Yo dirigía una revista, y el verano pasado sus dueños formaron un multimedio para dejar de tener revistas de papel. Lo que me proponían era quedarme para ser una especie de ‘cleaner’, que botara al resto de la gente. Y me negué. Me fui y empecé a dar clases, talleres de escritura, de poesía, de ensayo, de filosofía. Y mi vida cambió por entero. Lo único que hago ahora como periodista es una columna semanal en el diario “Perfil”. Nada más. No me he peleado con el periodismo, más bien el periodismo me expulsó a mí.
—¿No es terrible que a los 50 años un periodista se sienta un dinosaurio?
Claro que es terrible. Te sentís como esa especie de sistemas operativos de la computadora que no funcionan más. Yo soy un paranoico. ¡Me gustan las grabadoras con caset! Y en Buenos Aires ya no las encontrás. Te sentís un poco así.
—En tu novela cuestionas cómo en los noventa había quienes buscaban hacer un “periodismo sin periodistas”. ¿Triunfó ese modelo hoy?
Pienso que es una especie de distopía. Hoy puede estar detrás de una noticia alguien que ni siquiera desea ser periodista. Es parte de la cultura corporativa, globalizada, estereotipada. Yo daría la pelea por un periodismo con corazón. Más inquietante, que piense incluso contra sí mismo.
—Han pasado diez años entre tu último libro de ficción y “Titanes del coco”. ¿Qué pasó entre tanto?
En realidad, fueron de ocho a nueve años escribiendo estos relatos. Escribo a mano, en un cuaderno, y después lo subo a la computadora. Allí tenía separadas tres carpetas: “El libro de los peruanos”, “El libro de los periodistas” y “El libro del preceptor”. En un momento, me di cuenta de que la lectura lineal no me funcionaba y que los relatos podrían mezclarse y funcionar como una constelación. En ese sentido, el libro tiene retazos de cosas vividas, ideas para ensayos y pequeños poemas en prosa que no van hacia ningún lado, sin una finalidad narrativa. Traté de elaborar con bastante libertad. Nunca la novela se tranquiliza. Ese puede ser su poder y a la vez su debilidad.
—¿Qué significa para ti que se “tranquilice” una novela?
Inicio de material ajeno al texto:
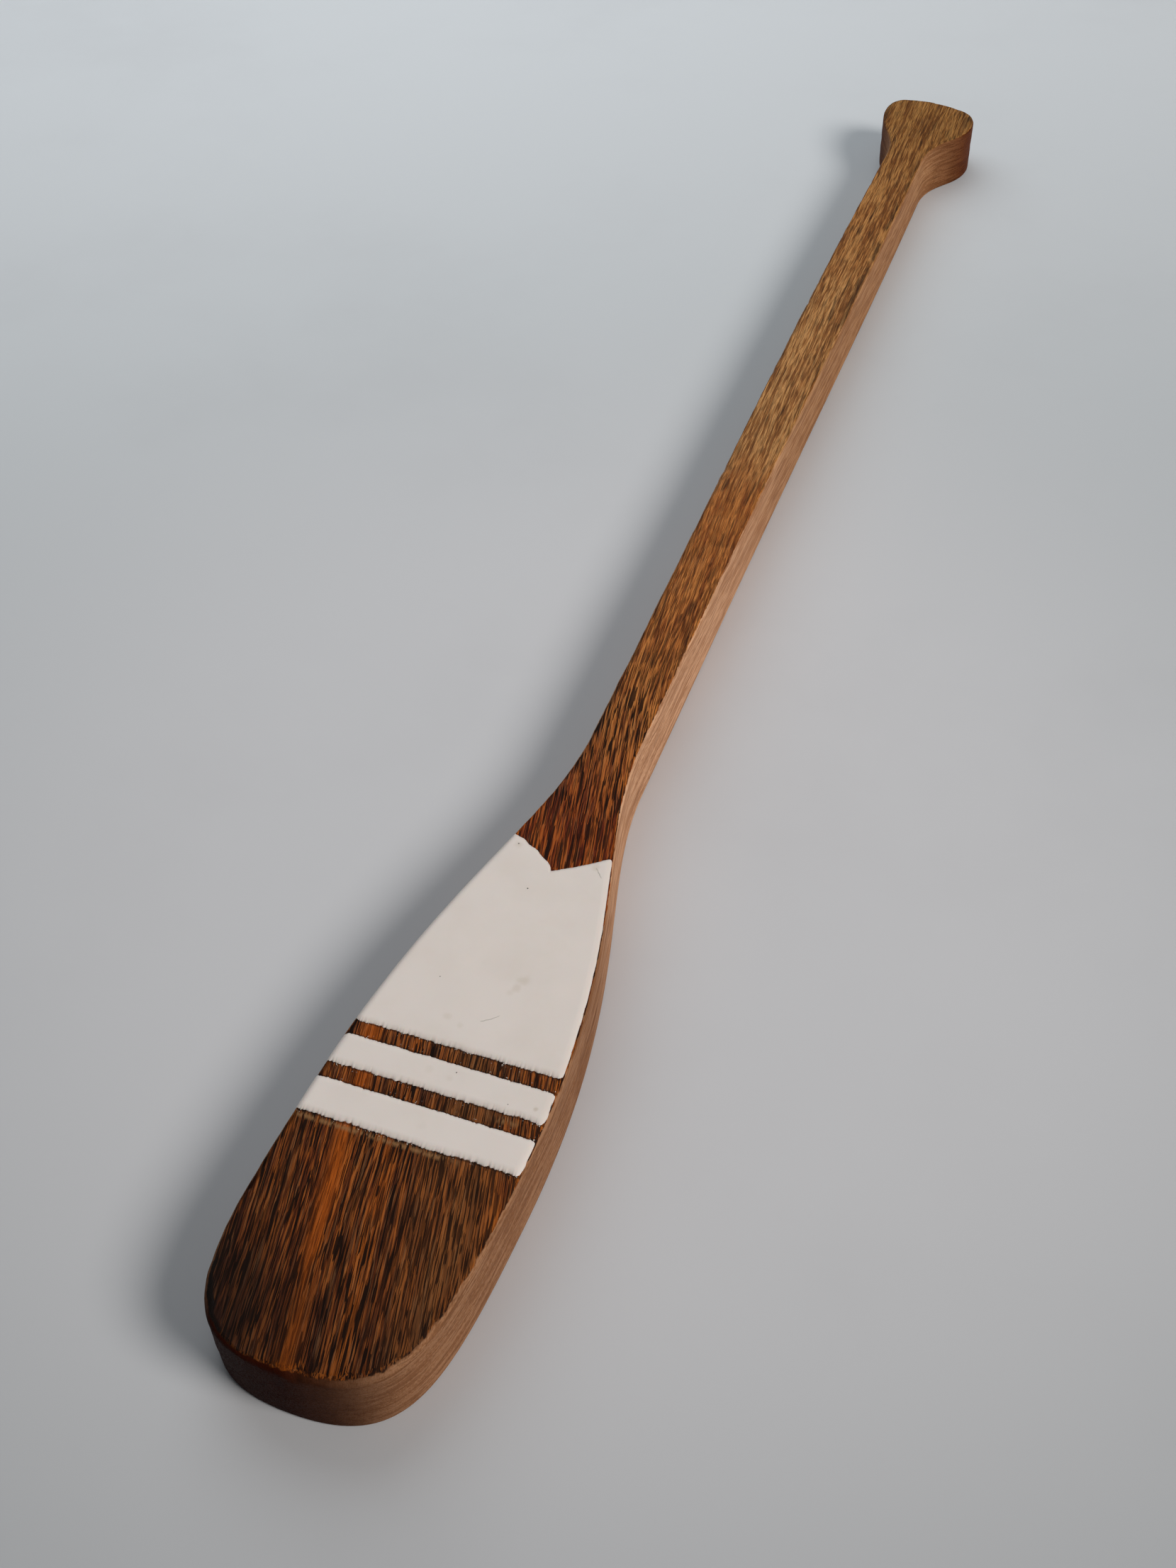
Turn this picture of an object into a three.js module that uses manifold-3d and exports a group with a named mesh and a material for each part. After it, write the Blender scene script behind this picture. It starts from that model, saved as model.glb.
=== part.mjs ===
// A one-piece wooden paddle with three white enamel fields across its blade.
// Millimetres. The paddle lies on its back: +Y runs from the blade's tip to the grip,
// +Z out of the enamelled face. The origin is the centre of the flat back's bounding box.
import * as THREE from 'three';
import { mergeVertices } from 'three/addons/utils/BufferGeometryUtils.js';
import Module from 'manifold-3d';

// The board
const LENGTH = 678.6;
const THICKNESS = 22;
const ARRIS = 0.9;
const ARRIS_STEPS = 2;
const CURVE_STEPS = 10;

// The outline: distances along the paddle are measured from the blade's tip, and a
// pull is how far a curve leaves its end point straight along the paddle
const TIP_BLUNTNESS = 30;
const TIP_PULL = 43;
const BLADE_HALF = 30.8;
const BLADE_BELLY = 31.6;
const BLADE_WIDEST = 60;
const BLADE_PULL = 80;
const NECK_HALF = 8.3;
const NECK = 214;
const NECK_PULL = 41;
const SHAFT_HALF = 10.5;
const SHAFT_START_PULL = 166;
const SHAFT_END_PULL = 132;
const THROAT_HALF = 8.8;
const THROAT = 617;
const THROAT_PULL = 24;
const GRIP_HALF = 21.7;
const GRIP_WIDEST = 661;
const GRIP_PULL = 20;
const GRIP_SHOULDER = 1.2;

// The grip's end: a flat crown between two rounded corners, set a little aside and out of square
const CORNER_WIDTH = 8.5;
const CORNER_RISE = 10;
const CORNER_DROP = 1.6;
const CROWN_HEIGHT = 2.4;
const CROWN_PULL = 5;
const GRIP_SHIFT = 1.8;
const GRIP_SLANT = 0.16;

// The blade's centreline bows to one side, as a board sawn by hand does
const BOW = 4.4;
const BOW_PEAK = 160;
const BOW_SHAPE = 1.6;

// The enamel fields, across the whole blade
const LOWER_STRIPE = [64.0, 74.8];
const UPPER_STRIPE = [79.6, 89.2];
const PANEL_FOOT = 93.7;
const NOTCH_SHOULDER = 169.2;
const NOTCH_APEX = 158.6;
const NOTCH_HALF = 14.2;

// How the enamel sits in the wood; the fields are drawn past the blade's edges, then cut to them
const POCKET_DEPTH = 1.2;
const ENAMEL_PROUD = 0.5;
const ENAMEL_INSET = 0.6;
const FIT_GAP = 0.3;
const FIELD_REACH = 60;
const CUT_MARGIN = 1;
const MERGE_DISTANCE = 1e-4;

const WOOD = { color: 0x6b4021, roughness: 0.55, metalness: 0 };
const ENAMEL = { color: 0xe6ded6, roughness: 0.3, metalness: 0 };

const wasm = await Module();
wasm.setup();

/** Sideways shift of the centreline at a distance y from the tip. */
function bow(y) {
  const reach = y / BOW_PEAK;
  return BOW * Math.pow(reach * Math.exp(1 - reach), BOW_SHAPE);
}

/** One edge of the board, from the tip to the middle of the grip's end, as x and y from the centreline. */
function edge() {
  const path = new THREE.CurvePath();
  const at = (x, y) => new THREE.Vector2(x, y);
  const bezier = (a, b, c, d) => path.add(new THREE.CubicBezierCurve(a, b, c, d));
  const tip = at(0, 0);
  const widest = at(BLADE_HALF, BLADE_WIDEST);
  const neck = at(NECK_HALF, NECK);
  const throat = at(THROAT_HALF, THROAT);
  const flare = at(GRIP_HALF, GRIP_WIDEST);
  const crown = LENGTH - CROWN_HEIGHT;
  const corner = at(GRIP_HALF - CORNER_WIDTH, crown);
  const end = at(0, LENGTH);
  const shoulder = at(GRIP_HALF - GRIP_SHOULDER, GRIP_WIDEST - GRIP_PULL);
  bezier(tip, at(TIP_BLUNTNESS, 0), at(BLADE_HALF, BLADE_WIDEST - TIP_PULL), widest);
  bezier(widest, at(BLADE_BELLY, BLADE_WIDEST + BLADE_PULL), at(NECK_HALF, NECK - NECK_PULL), neck);
  bezier(neck, at(NECK_HALF, NECK + SHAFT_START_PULL), at(SHAFT_HALF, THROAT - SHAFT_END_PULL), throat);
  bezier(throat, at(THROAT_HALF, THROAT + THROAT_PULL), shoulder, flare);
  bezier(flare, at(GRIP_HALF, GRIP_WIDEST + CORNER_RISE),
    at(corner.x + CROWN_PULL, crown - CORNER_DROP), corner);
  bezier(corner, at(corner.x - CROWN_PULL, crown + CORNER_DROP), at(CROWN_PULL, LENGTH), end);
  return path.curves.flatMap((curve, i) => curve.getPoints(CURVE_STEPS).slice(i === 0 ? 0 : 1));
}

/** The whole outline, anticlockwise from the tip, bowed, with the grip set aside and out of square. */
function outline() {
  const half = edge();
  const right = half.map((p) => new THREE.Vector2(p.x, p.y));
  const left = half.slice(1, -1).reverse().map((p) => new THREE.Vector2(-p.x, p.y));
  return [...right, ...left].map((p) => {
    const inGrip = THREE.MathUtils.smoothstep(p.y, THROAT, GRIP_WIDEST);
    const x = p.x + bow(p.y) + GRIP_SHIFT * inGrip;
    return new THREE.Vector2(x, p.y - GRIP_SLANT * inGrip * p.x);
  });
}

/** A geometry as a solid: shared corners merged, nothing kept but positions. */
function toSolid(geometry) {
  geometry.deleteAttribute('normal');
  geometry.deleteAttribute('uv');
  const merged = mergeVertices(geometry, MERGE_DISTANCE);
  return new wasm.Manifold(new wasm.Mesh({
    numProp: 3,
    vertProperties: new Float32Array(merged.attributes.position.array),
    triVerts: new Uint32Array(merged.index.array),
  }));
}

/** A solid as a geometry. */
function toGeometry(solid) {
  const mesh = solid.getMesh();
  const geometry = new THREE.BufferGeometry();
  geometry.setAttribute('position', new THREE.BufferAttribute(mesh.vertProperties, 3));
  geometry.setIndex(new THREE.BufferAttribute(mesh.triVerts, 1));
  geometry.computeVertexNormals();
  return geometry;
}

/** The sawn board's blank: the outline, with rounded arrises on its face and back. */
function blank() {
  const geometry = new THREE.ExtrudeGeometry(new THREE.Shape(outline()), {
    depth: THICKNESS - 2 * ARRIS,
    bevelThickness: ARRIS,
    bevelSize: ARRIS,
    bevelOffset: -ARRIS,
    bevelSegments: ARRIS_STEPS,
    steps: 1,
  });
  geometry.translate(0, 0, ARRIS);
  return toSolid(geometry);
}

/** A flat slab of a polygon's shape between two heights. */
function slab(points, low, high) {
  const shape = new THREE.Shape(points.map(([x, y]) => new THREE.Vector2(x, y)));
  const geometry = new THREE.ExtrudeGeometry(shape, { depth: high - low, bevelEnabled: false });
  geometry.translate(0, 0, low);
  return toSolid(geometry);
}

/** A stripe across the blade, grown along the paddle by a margin. */
function stripe([foot, head], margin) {
  return [
    [-FIELD_REACH, foot - margin],
    [FIELD_REACH, foot - margin],
    [FIELD_REACH, head + margin],
    [-FIELD_REACH, head + margin],
  ];
}

/** The large panel: straight foot, and a head notched to a point on the centreline. */
function panel(margin) {
  const centre = bow(NOTCH_APEX);
  const rise = (NOTCH_SHOULDER - NOTCH_APEX) / NOTCH_HALF;
  const apex = NOTCH_APEX + margin * Math.hypot(1, rise);
  return [
    [-FIELD_REACH, PANEL_FOOT - margin],
    [FIELD_REACH, PANEL_FOOT - margin],
    [FIELD_REACH, apex + rise * (FIELD_REACH - centre)],
    [centre, apex],
    [-FIELD_REACH, apex + rise * (FIELD_REACH + centre)],
  ];
}

/** The outline drawn in from the board's sides, as the enamel's own edge is. */
function insetOutline() {
  const points = outline();
  return points.map((p, i) => {
    const before = points[(i + points.length - 1) % points.length];
    const after = points[(i + 1) % points.length];
    const along = after.clone().sub(before).normalize();
    return [p.x - along.y * ENAMEL_INSET, p.y + along.x * ENAMEL_INSET];
  });
}

/** The board: blade, neck, shaft and grip in one piece, with a shallow pocket for each enamel field. */
function paddleBoard() {
  const pockets = [stripe(LOWER_STRIPE, FIT_GAP), stripe(UPPER_STRIPE, FIT_GAP), panel(FIT_GAP)];
  const floor = THICKNESS - POCKET_DEPTH;
  const cut = (wood, pocket) => wood.subtract(slab(pocket, floor, THICKNESS + CUT_MARGIN));
  return pockets.reduce(cut, blank());
}

/** One enamel field: its shape across the blade, cut to the blade's own edges. */
function enamelField(points) {
  const low = THICKNESS - POCKET_DEPTH + FIT_GAP;
  const high = THICKNESS + ENAMEL_PROUD;
  return slab(insetOutline(), low, high).intersect(slab(points, low - CUT_MARGIN, high + CUT_MARGIN));
}

/** A named mesh of one solid in its own material. */
function piece(name, solid, finish) {
  const mesh = new THREE.Mesh(toGeometry(solid), new THREE.MeshStandardMaterial(finish));
  mesh.name = name;
  return mesh;
}

const paddle = new THREE.Group();
paddle.add(piece('paddle_board', paddleBoard(), WOOD));
paddle.add(piece('enamel_panel', enamelField(panel(0)), ENAMEL));
paddle.add(piece('enamel_stripe_upper', enamelField(stripe(UPPER_STRIPE, 0)), ENAMEL));
paddle.add(piece('enamel_stripe_lower', enamelField(stripe(LOWER_STRIPE, 0)), ENAMEL));

const back = new THREE.Box2().setFromPoints(outline()).getCenter(new THREE.Vector2());
paddle.position.set(-back.x, -back.y, 0);

export default paddle;
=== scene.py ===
import math

import bpy
import numpy as np
from mathutils import Matrix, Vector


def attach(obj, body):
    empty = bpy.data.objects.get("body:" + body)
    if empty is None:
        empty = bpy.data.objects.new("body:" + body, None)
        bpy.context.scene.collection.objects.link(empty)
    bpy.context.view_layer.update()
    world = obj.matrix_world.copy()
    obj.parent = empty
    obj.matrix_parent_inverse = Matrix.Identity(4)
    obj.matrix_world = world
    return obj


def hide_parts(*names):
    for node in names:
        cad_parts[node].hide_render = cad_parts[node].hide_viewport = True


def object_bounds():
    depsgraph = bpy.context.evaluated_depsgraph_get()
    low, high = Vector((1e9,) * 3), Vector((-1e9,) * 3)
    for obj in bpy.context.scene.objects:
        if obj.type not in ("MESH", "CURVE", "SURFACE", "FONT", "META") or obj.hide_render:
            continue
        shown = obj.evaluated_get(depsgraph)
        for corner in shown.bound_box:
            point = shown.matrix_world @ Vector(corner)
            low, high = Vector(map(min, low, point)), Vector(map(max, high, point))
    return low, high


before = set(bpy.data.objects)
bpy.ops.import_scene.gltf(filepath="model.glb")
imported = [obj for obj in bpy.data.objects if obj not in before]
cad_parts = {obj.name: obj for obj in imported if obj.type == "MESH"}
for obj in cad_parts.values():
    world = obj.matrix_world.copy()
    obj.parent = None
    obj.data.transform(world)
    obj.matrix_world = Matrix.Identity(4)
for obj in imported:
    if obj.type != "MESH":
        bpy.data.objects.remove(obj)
cad_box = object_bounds()

# ---------------------------------------------------------------------------
# The view: a camera held above the blade's right side, tipped forward so that
# the paddle runs away from it towards the grip.
# ---------------------------------------------------------------------------
CAMERA_PLACE = (0.1308, -0.4726, 0.3819)
CAMERA_TILT = math.radians(44.4)
CAMERA_TURN = math.radians(21.8)
CAMERA_ROLL = math.radians(-2.14)
CAMERA_LENS = 39.06
CAMERA_FILM = 36

camera = bpy.data.objects.new("camera", bpy.data.cameras.new("camera"))
camera.data.sensor_fit = "AUTO"
camera.data.sensor_width = CAMERA_FILM
camera.data.lens = CAMERA_LENS
camera.data.clip_start = 0.01
camera.data.clip_end = 20
camera.matrix_world = (Matrix.Translation(CAMERA_PLACE)
                       @ Matrix.Rotation(CAMERA_TURN, 4, "Z")
                       @ Matrix.Rotation(CAMERA_TILT, 4, "X")
                       @ Matrix.Rotation(CAMERA_ROLL, 4, "Z"))
bpy.context.scene.collection.objects.link(camera)
bpy.context.scene.camera = camera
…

Hubo un técnico de San Lorenzo que se llamaba Juan Antonio Pizzi, anterior a Bauza, que yo admiro mucho. Es muy ofensivo. Salimos campeones con él. Un día, la cámara de televisión lo tomó diciéndole a su asistente algo que hoy se lo digo a mis alumnos de literatura creativa: “Este partido está controlado. ¿Cómo lo enloquecemos?”. ¡Qué buena frase! Hay escritores que parecen escritos por su público, que lo que hacen es solo confirmar lo que el público ya quiere. A mí me gustan los autores que escriben pensando que su lector no surgirá en el tiempo que le ha tocado vivir. Eso me parece liberador. La novela no busca conformar.
—Hablando de aquel “Libro de los peruanos” de tu proyecto original, ¿cuánta presencia tiene el Perú en el imaginario del porteño actual?
En general no podría decirte. Pero en el mío, mucha. Uno de los escritores que más me marcó de chico fue César Vallejo. Para mí, no entender “Trilce” a los 20 años y después entenderlo tras dos años de viajar por Latinoamérica, fue como entrar en la literatura de verdad. Me di cuenta de que para entender “Trilce” tenías que vivir. Trilce no es vanguardista solo por su trabajo en el sistema literario, lo es porque es un libro terriblemente vital. También me marcó mucho conocer la vida de Javier Heraud, un Rimbaud latinoamericano, pero que se entiende. Una vida muy rápida, intensa, que representa toda una generación que decidió cambiar el mundo y que fue masacrada. Y dejó esos poemas tan cristalinos, limpios, influenciados por Machado y por T.S. Elliot... Mi novela sobre peruanos era más larga y había ficcionalizado a Heraud, pero lo dejé de lado. Opté por la historia de una familia peruana que vivía en Buenos Aires.
—En la novela muestras una cierta admiración por el peruano en su faceta de sobreviviente...
Sí, sí. Me inspira mucho la gente que no tiene deseos de trascendencia social. Para mí, ellos son los verdaderos budistas. Gente que está en su casa, que vive una vida privada, que vive en función del servicio para los demás, que lava los platos en la noche y ve la tele. Esa es su vida y les parece hermoso. Y la historia de los peruanos tiene eso. Son pobres, nómades y, sin embargo, le ponen intensidad a sus vidas.